In the example below I prompt it with - “write me an essay on whether Google Scholar should be used alone as the only database for systematic reviews” and it produces a text below.
Similar to Bing Chat, Perplexity and Elicit.org, it searches through Scite.ai for evidence/text that is used to support the generated sentences.
There is however some nuance to how these citations are interpreted. When you mouse over the citations, you can see the text that is used and the paper it is found in that is used to generate the sentence.
For example, in the image above the sentence
One advantage of using Google Scholar is that it can find a large amount of grey literature and specific, known studies [1].
Is supported by the sentence (as seen in the mouseover)
...We conclude that whilst Google Scholar can find much grey literature and specific, known studies, it should not be used alone for systematic review searches...."
Which is from the paper, The Role of Google Scholar in Evidence Reviews and Its Applicability to Grey Literature Searching or (Haddaway et. al, 2015).
In fact, if you click on the link, the sidebar shows the citation comes from text in the abstract of the paper.
Somewhat trickier is when the citation is actually from a citation sentence. For example, in the image below you can see that [5] appears to be a cite of the paper as before - The Role of Google Scholar in Evidence Reviews and Its Applicability to Grey Literature Searching or (Haddaway et. al, 2015).
However, when you mouse over you see the evidence is actually coming from a sentence in the cited paper that says
"...Previous research has shown that articles identified within systematic reviews are identifiable using Google Scholar [ 13 ]...."
In other words, Haddaway et. al,(2015) does not itself support the statement but it refers to another paper – the “previous research”. It seems to me citing Haddaway et.al (2015) in this example is the same as doing an indirect citation and should be avoided. Instead, the correct citation should be whatever is referenced as [13] in that paper.
Not happy with the citations chosen? Scite assistant now provides some settings to control this a little better. You can set scite assistant to always reference papers, never reference (this mimics ChatGPT) or something in between. You can control number of references made, year of publication of the papers cited, topic of the referenced paper and relevance ranking used to rank the references used.
Reasons to be cautious
As mentioned many times, tools like Bing Chat, Elicit.org, and Scite assistant will never completely make up a reference. However, it is not uncommon for them to cite a real reference in a way that does not reflect what the reference says which is just as bad.

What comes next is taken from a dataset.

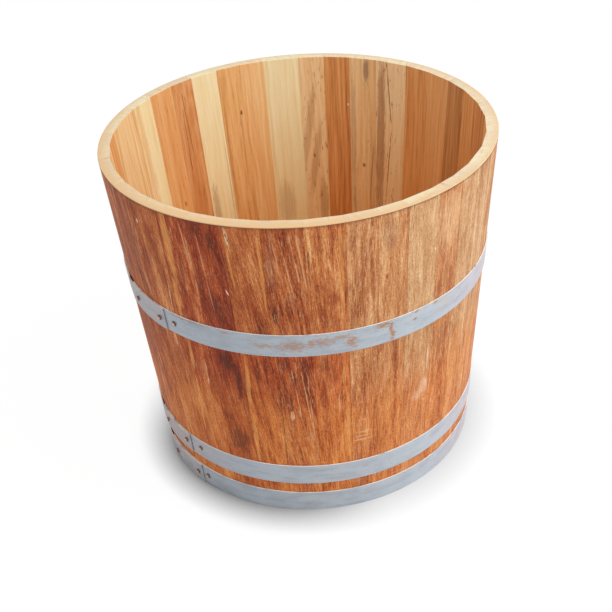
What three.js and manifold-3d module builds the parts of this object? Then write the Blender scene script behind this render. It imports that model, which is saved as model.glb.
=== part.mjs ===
// Coopered planter tub: tapered staves round a doweled floor, held by three riveted strip hoops.
// Millimetres, +Z up. The origin is the centre of the foot, on the ground. Angles are in degrees,
// counter-clockwise from +X. The hoops are lapped and riveted at the front left, towards -X and -Y.

import * as THREE from 'three';
import { mergeVertices } from 'three/addons/utils/BufferGeometryUtils.js';
import Module from 'manifold-3d';

const wasm = await Module();
wasm.setup();

// --- Driving dimensions: the wall ---

const RIM_RADIUS = 250; // outside of the wall at the top
const FOOT_RADIUS = 220; // outside of the wall on the ground
const HEIGHT = 449;
const STAVE_THICKNESS = 15;
const STAVE_GAP = 0.3; // between neighbouring staves
const RIM_ARRIS = 1; // chamfer on both edges of the rim
const FIRST_JOINT_ANGLE = 18.5; // where stave 1 begins

// Heartwood and sapwood tones of the staves.
const CREAM = 0xecc992;
const STRAW = 0xdcae74;
const HONEY = 0xcf9150;
const OCHRE = 0xb8763c;
const RUSSET = 0xa85f30;
const UMBER = 0x94582f;

// One entry per stave, counter-clockwise: its width at the rim and its tone. The widths share out
// the wall's whole circumference.
const STAVES = [
  [41.5, UMBER], [42.5, OCHRE], [43, RUSSET], [52.5, STRAW], [43.5, HONEY], [40, RUSSET],
  [39.5, STRAW], [54.5, CREAM], [36, HONEY], [39, OCHRE], [43.5, CREAM], [38.5, RUSSET],
  [44.5, HONEY], [41.5, CREAM], [39, HONEY], [41, OCHRE], [37.5, STRAW], [36.5, HONEY],
  [40.5, RUSSET], [38.5, OCHRE], [41.5, OCHRE], [41.5, RUSSET], [43.5, HONEY], [43.5, UMBER],
  [44.5, OCHRE], [47, RUSSET], [46, OCHRE], [37, RUSSET], [39, HONEY], [43.5, STRAW],
  [39, OCHRE], [39, HONEY], [49, STRAW], [44, OCHRE], [47.5, HONEY], [44.5, RUSSET],
  [46, OCHRE],
];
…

What does the evidence say so far?
Scite assistant is a very new tool, even newer than Bing Chat and Perplexity.ai or Elicit.org and there have been no formal tests that I’m aware of on how accurate the citations are.
However, formal tests of Bing Chat and Perplexity have started to appear in the literature and the preliminary results suggest caution.
For example, in Evaluating Verifiability in Generative Search Engines, the authors conducted a study across 150 randomly selected queries of varying formats and difficulties. They found that for Bing Chat, on average, 89.5% of the citations that supported their associated sentences are correct (citation precision).
On the other hand, for each sentence, only 58.7% of them had a valid citation that fully supported the sentence (citation recall). The same figures were 72.7% and 68.7% respectively for Perplexity.ai.
While these results are not horrendously bad, particularly given the test suite included a lot of extremely difficult questions where the search struggled to find a suite page to cite (which explains the low citation recall), it should give one pause when using tools like Scite.ai, even if Bing Chat and Perplexity are general web search, not academic specific tools.
Conclusion
As always, these tools are developing fast. Scite has already announced they are adding features to give some control over the types of papers used to generate the answer. Do give it a try.